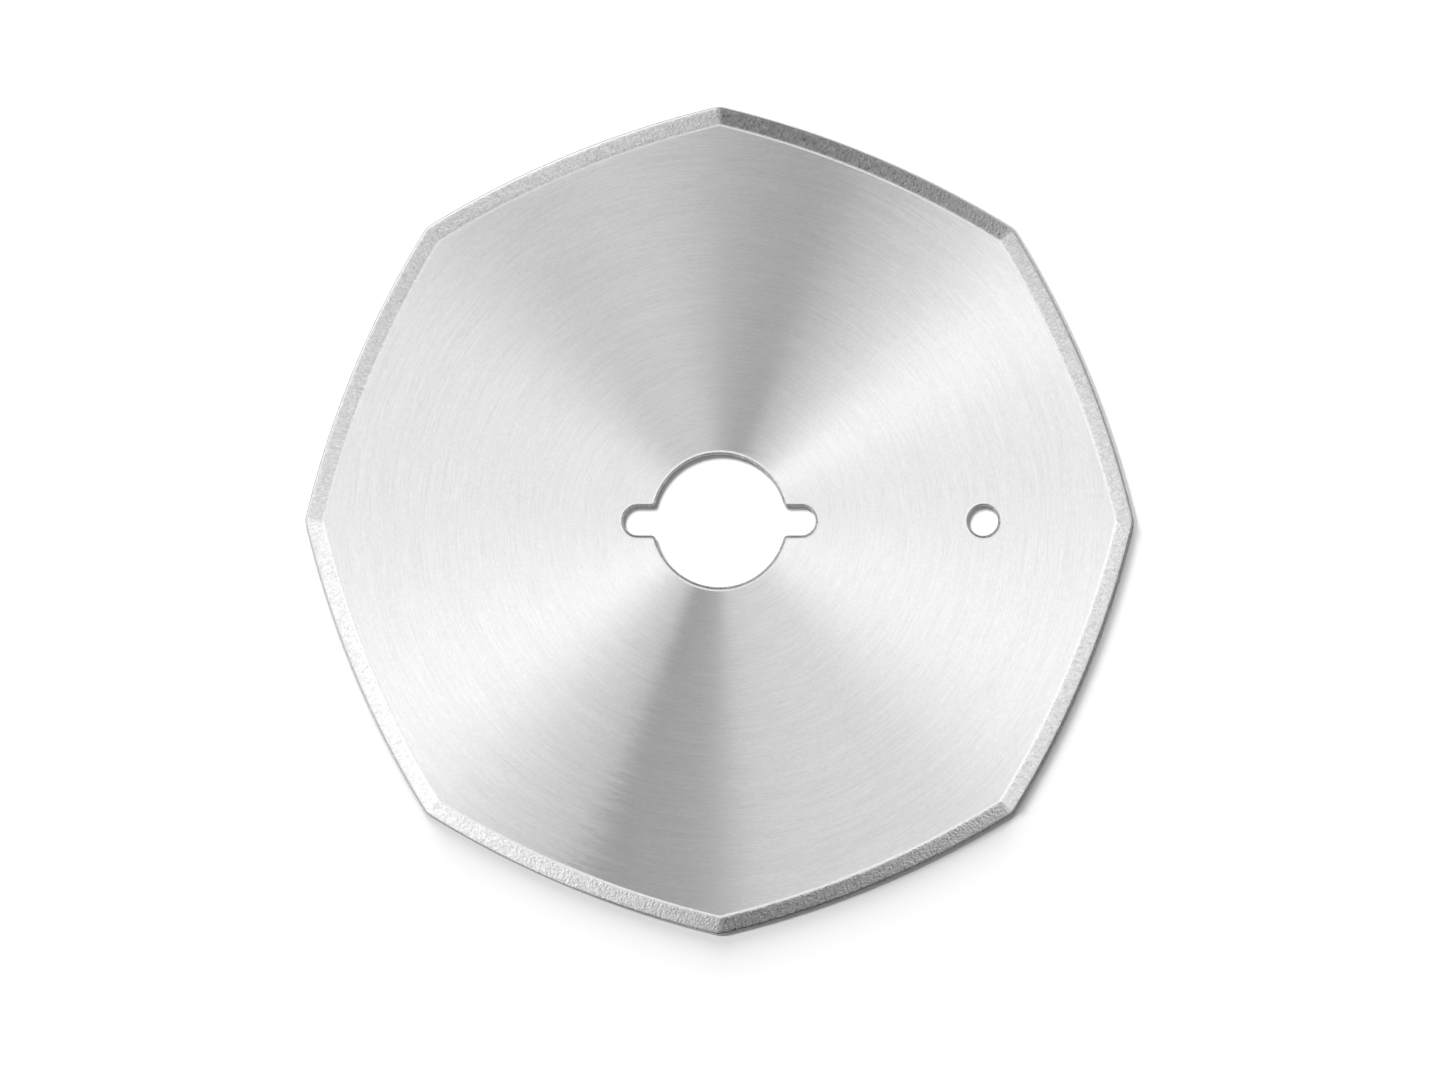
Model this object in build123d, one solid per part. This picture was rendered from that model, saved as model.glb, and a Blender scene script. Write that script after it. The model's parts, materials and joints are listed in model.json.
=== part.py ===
from build123d import *
from math import asin, cos, degrees, radians, sin, sqrt, tan
import os

# An octagonal rotary blade for a cloth cutter, ground on one face only.
# It lies on its flat back, with its origin on the bore axis at that face and +X towards the pin hole.
# All lengths are in millimetres and all angles in degrees.

# Blank
sides = 8
across_corners = 100.0
side_arc_radius = 117.0
thickness = 1.2

# Ground rim, from the cutting edge inwards
edge_bevel_width = 0.28
edge_bevel_angle = 38.0
main_bevel_angle = 27.0
crest_width = 0.16
crest_angle = 12.0
face_corner_radius = 0.15

# Keyed bore and the hole beside it
bore_diameter = 16.0
keyway_width = 3.5
keyway_span = 23.2
pin_hole_diameter = 3.6
pin_hole_distance = 31.8

# Edges of the holes
front_edge_radius = 0.4
back_edge_chamfer = 0.1
keyway_mouth_radius = 0.2

# The rim's section, as steps inwards and upwards from the cutting edge
edge_bevel_height = edge_bevel_width * tan(radians(edge_bevel_angle))
crest_height = crest_width * tan(radians(crest_angle))
main_bevel_height = thickness - edge_bevel_height - crest_height
main_bevel_width = main_bevel_height / tan(radians(main_bevel_angle))
rim_width = edge_bevel_width + main_bevel_width + crest_width
rim_section = [
    (0.0, 0.0),
    (edge_bevel_width, edge_bevel_height),
    (edge_bevel_width + main_bevel_width, edge_bevel_height + main_bevel_height),
    (rim_width, thickness),
]

# The outline's arcs: a corner arc touches the bows of both sides from within
pitch = 360 / sides
corner_radius = rim_width + face_corner_radius
corner_centre_distance = across_corners / 2 - corner_radius
centres_apart = side_arc_radius - corner_radius
half_chord = corner_centre_distance * sin(radians(pitch / 2))
side_centre_distance = sqrt(centres_apart**2 - half_chord**2) - corner_centre_distance * cos(radians(pitch / 2))
side_turn = 2 * degrees(asin(half_chord / centres_apart))
corner_turn = pitch - side_turn


def at_angle(distance, direction):
    """The point at a distance from the bore axis, in a direction from +X."""
    return (distance * cos(radians(direction)), distance * sin(radians(direction)))


def blade_outline(inset, height):
    """The outline moved inwards by an inset: every arc keeps its centre and loses radius."""
    with BuildSketch(Plane.XY.offset(height)) as outline:
        with BuildLine():
            for corner in range(sides):
                corner_direction = corner * pitch
                side_direction = corner_direction + pitch / 2
                CenterArc(
                    at_angle(corner_centre_distance, corner_direction),
                    corner_radius - inset,
                    corner_direction - corner_turn / 2,
                    corner_turn,
                )
                CenterArc(
                    at_angle(-side_centre_distance, side_direction),
                    side_arc_radius - inset,
                    side_direction - side_turn / 2,
                    side_turn,
                )
        make_face()
    return outline.sketch


def keyed_bore():
    """The bore with two opposite keyways, round-ended and eased at their mouths."""
    with BuildSketch() as bore:
        Circle(bore_diameter / 2)
        SlotOverall(keyway_span, keyway_width)
        mouths = bore.vertices().sort_by_distance((0, 0, 0))[:4]
        fillet(mouths, front_edge_radius + keyway_mouth_radius)
    return bore.sketch


def pin_hole():
    """The round hole that takes the locating pin of the clamp."""
    with BuildSketch() as hole:
        with Locations((pin_hole_distance, 0)):
            Circle(pin_hole_diameter / 2)
    return hole.sketch


def hole_edges(face):
    """The edges round the holes in a face."""
    return [edge for wire in face.inner_wires() for edge in wire.edges()]


def ground_blade():
    """The whole blade: a blank with a faceted rim, and rounded edges at its holes."""
    with BuildPart() as blade:
        loft([blade_outline(inset, height) for inset, height in rim_section], ruled=True)
        extrude(keyed_bore(), thickness, mode=Mode.SUBTRACT)
        extrude(pin_hole(), thickness, mode=Mode.SUBTRACT)
        fillet(hole_edges(blade.faces().sort_by(Axis.Z)[-1]), front_edge_radius)
        chamfer(hole_edges(blade.faces().sort_by(Axis.Z)[0]), back_edge_chamfer)
    return blade.part


os.makedirs("parts", exist_ok=True)
export_step(ground_blade(), "parts/blade.step")
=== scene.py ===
import json
from math import asin, atan2, ceil, cos, pi, radians, sin, sqrt, tan

import bpy
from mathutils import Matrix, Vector, geometry, noise


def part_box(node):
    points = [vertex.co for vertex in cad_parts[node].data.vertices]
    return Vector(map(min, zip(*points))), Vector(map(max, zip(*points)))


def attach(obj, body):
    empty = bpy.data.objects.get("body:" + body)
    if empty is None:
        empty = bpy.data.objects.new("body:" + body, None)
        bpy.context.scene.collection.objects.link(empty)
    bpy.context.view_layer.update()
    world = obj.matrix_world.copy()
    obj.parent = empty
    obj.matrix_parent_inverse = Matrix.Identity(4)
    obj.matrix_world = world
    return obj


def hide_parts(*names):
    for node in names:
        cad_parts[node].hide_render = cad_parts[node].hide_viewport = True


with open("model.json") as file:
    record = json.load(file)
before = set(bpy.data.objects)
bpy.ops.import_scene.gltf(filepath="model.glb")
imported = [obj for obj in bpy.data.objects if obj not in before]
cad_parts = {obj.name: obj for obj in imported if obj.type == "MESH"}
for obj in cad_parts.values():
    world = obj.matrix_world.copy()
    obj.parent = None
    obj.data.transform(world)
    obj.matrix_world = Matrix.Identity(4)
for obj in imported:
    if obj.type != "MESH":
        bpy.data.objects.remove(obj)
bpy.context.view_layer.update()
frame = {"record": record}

MM = 0.001

# Sizes read from the frame, in metres
MOUNTS = {mount["name"]: mount for mount in frame["record"]["mounts"]}
BLADE_LOW, BLADE_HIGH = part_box("blade")
ACROSS_CORNERS = BLADE_HIGH.x - BLADE_LOW.x
THICKNESS = BLADE_HIGH.z - BLADE_LOW.z
BORE_RADIUS = MOUNTS["arbor_bore"]["dims"]["r_mm"] * MM
PIN_HOLE_RADIUS = MOUNTS["pin_hole"]["dims"]["r_mm"] * MM
PIN_HOLE_X = MOUNTS["pin_hole"]["pos_m"][0]

# Sizes that the frame doesn't state, as they are in the part
SIDES = 8
SIDE_ARC_RADIUS = 117.0 * MM
EDGE_BEVEL_WIDTH = 0.28 * MM
EDGE_BEVEL_SLOPE = tan(radians(38.0))
MAIN_BEVEL_SLOPE = tan(radians(27.0))
CREST_WIDTH = 0.16 * MM
CREST_SLOPE = tan(radians(12.0))
FACE_CORNER_RADIUS = 0.15 * MM
KEYWAY_WIDTH = 3.5 * MM
KEYWAY_SPAN = 23.2 * MM
FRONT_EDGE_RADIUS = 0.4 * MM
BACK_EDGE_CHAMFER = 0.1 * MM
KEYWAY_MOUTH_RADIUS = 0.2 * MM

# The rim's section, worked out from the cutting edge inwards
EDGE_BEVEL_HEIGHT = EDGE_BEVEL_WIDTH * EDGE_BEVEL_SLOPE
CREST_HEIGHT = CREST_WIDTH * CREST_SLOPE
MAIN_BEVEL_WIDTH = (THICKNESS - EDGE_BEVEL_HEIGHT - CREST_HEIGHT) / MAIN_BEVEL_SLOPE
RIM_WIDTH = EDGE_BEVEL_WIDTH + MAIN_BEVEL_WIDTH + CREST_WIDTH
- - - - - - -
PROBLEM TO SOLVE: Exact duplication is required for the lines above, from the line that contains "extrude(pin_hole(), thickness, mode=Mode.SUBTRACT)" to the line that contains "record = json.load(file)", inclusive; omit all others.

WRITTEN RESPONSE:
        extrude(pin_hole(), thickness, mode=Mode.SUBTRACT)
        fillet(hole_edges(blade.faces().sort_by(Axis.Z)[-1]), front_edge_radius)
        chamfer(hole_edges(blade.faces().sort_by(Axis.Z)[0]), back_edge_chamfer)
    return blade.part


os.makedirs("parts", exist_ok=True)
export_step(ground_blade(), "parts/blade.step")
=== scene.py ===
import json
from math import asin, atan2, ceil, cos, pi, radians, sin, sqrt, tan

import bpy
from mathutils import Matrix, Vector, geometry, noise


def part_box(node):
    points = [vertex.co for vertex in cad_parts[node].data.vertices]
    return Vector(map(min, zip(*points))), Vector(map(max, zip(*points)))


def attach(obj, body):
    empty = bpy.data.objects.get("body:" + body)
    if empty is None:
        empty = bpy.data.objects.new("body:" + body, None)
        bpy.context.scene.collection.objects.link(empty)
    bpy.context.view_layer.update()
    world = obj.matrix_world.copy()
    obj.parent = empty
    obj.matrix_parent_inverse = Matrix.Identity(4)
    obj.matrix_world = world
    return obj


def hide_parts(*names):
    for node in names:
        cad_parts[node].hide_render = cad_parts[node].hide_viewport = True


with open("model.json") as file:
    record = json.load(file)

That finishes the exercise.